Ghosn joined Nissan's team in 1999 and is considered the main architect of a global alliance between Nissan (-5.85%), Mitsubishi, and Renault (-8.43%). Let's untangle this (now's the time to grab your pen and paper)...

Renault, a French automaker, owns 43.4% of Nissan. And Nissan owns 15% of Renault.

Mitsubishi joined the party when Nissan took a 34% stake in 2016.

Ghosn is also the CEO and chairman of Renault and the chairman of Mitsubishi.

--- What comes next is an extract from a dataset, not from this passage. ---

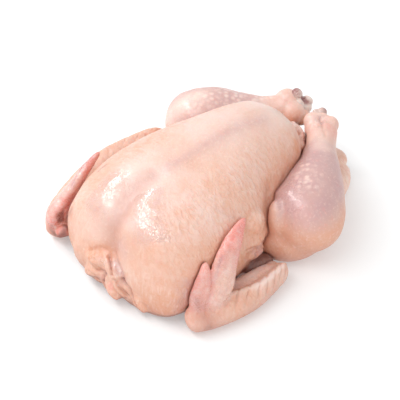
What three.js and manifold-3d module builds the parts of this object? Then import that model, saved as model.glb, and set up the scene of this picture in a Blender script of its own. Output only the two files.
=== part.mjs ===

And while it spans countries, time zones, and cultures, the alliance has been successful. Together, these companies sold 10.6 million cars in 2017, and as a single entity they'd be considered the world’s largest automaker, per the NYT.

Ghosn was a superstar: He earned the nickname "Le Cost Killer" in France after turning around Renault. And when he was credited with saving Nissan in Japan, he even became the subject of a comic book.

Well, Ghosn's compensation had recently become a hot topic. He barely won shareholder support for his $8.5 million pay package from Renault in 2017. And in 2010, he became Japan's highest-paid executive.

In total, he brought home about $17 million last year from the three alliance members, per Bloomberg.

Ghosn's downfall is sure to put Nissan's governance under the microscope. And with Ghosn out of the picture, experts are questioning the alliance's future.